Oxidation resistance of WB and W2B-W neutron shields

Abstract

Tungsten borides are candidate radiation shielding materials for compact fusion reactors. However little is known about their performance when oxidised at high temperatures in the case of an accident combining loss of coolant and vacuum. Candidate materials containing 0, 16, 30, and 50 at.% B were exposed to air at 600–1100 °C in a thermogravimeter and the kinetic rate constants were evaluated. The corresponding oxide scales were characterised by X-ray diffraction and electron microscopy. The boron containing materials showed parabolic kinetics, more protective behaviour than tungsten, and an improvement in oxidation resistance with increasing boron content.
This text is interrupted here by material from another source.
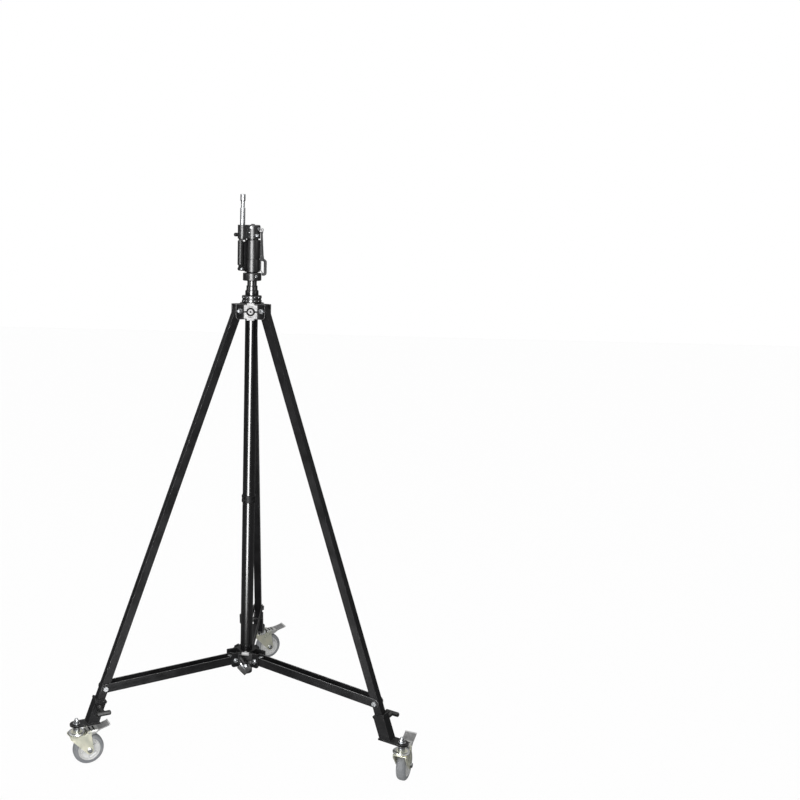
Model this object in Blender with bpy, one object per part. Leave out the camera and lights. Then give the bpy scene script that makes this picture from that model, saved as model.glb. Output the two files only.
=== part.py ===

For example, the rate constant was a factor of 600 lower for 50 at.% B vs. pure W at 1000 °C. In 16 and 30 at.% B materials the scale formed a microstructure of interpenetrating B2O3 and WO3. In the 50 at.% B material, two distinct layers formed, with a B2O3-rich layer on the surface, and fine WO3-based layer beneath. The protective scale was disrupted in all materials at 1000–1100 °C, depending on boron content. The disruption resulted in a transition to linear kinetics and can be explained by the B2O3 evaporation rate exceeding its formation rate. Encouragingly, all tungsten borides have superior oxidation resistance compared to pure tungsten, suggesting favourable accident tolerance.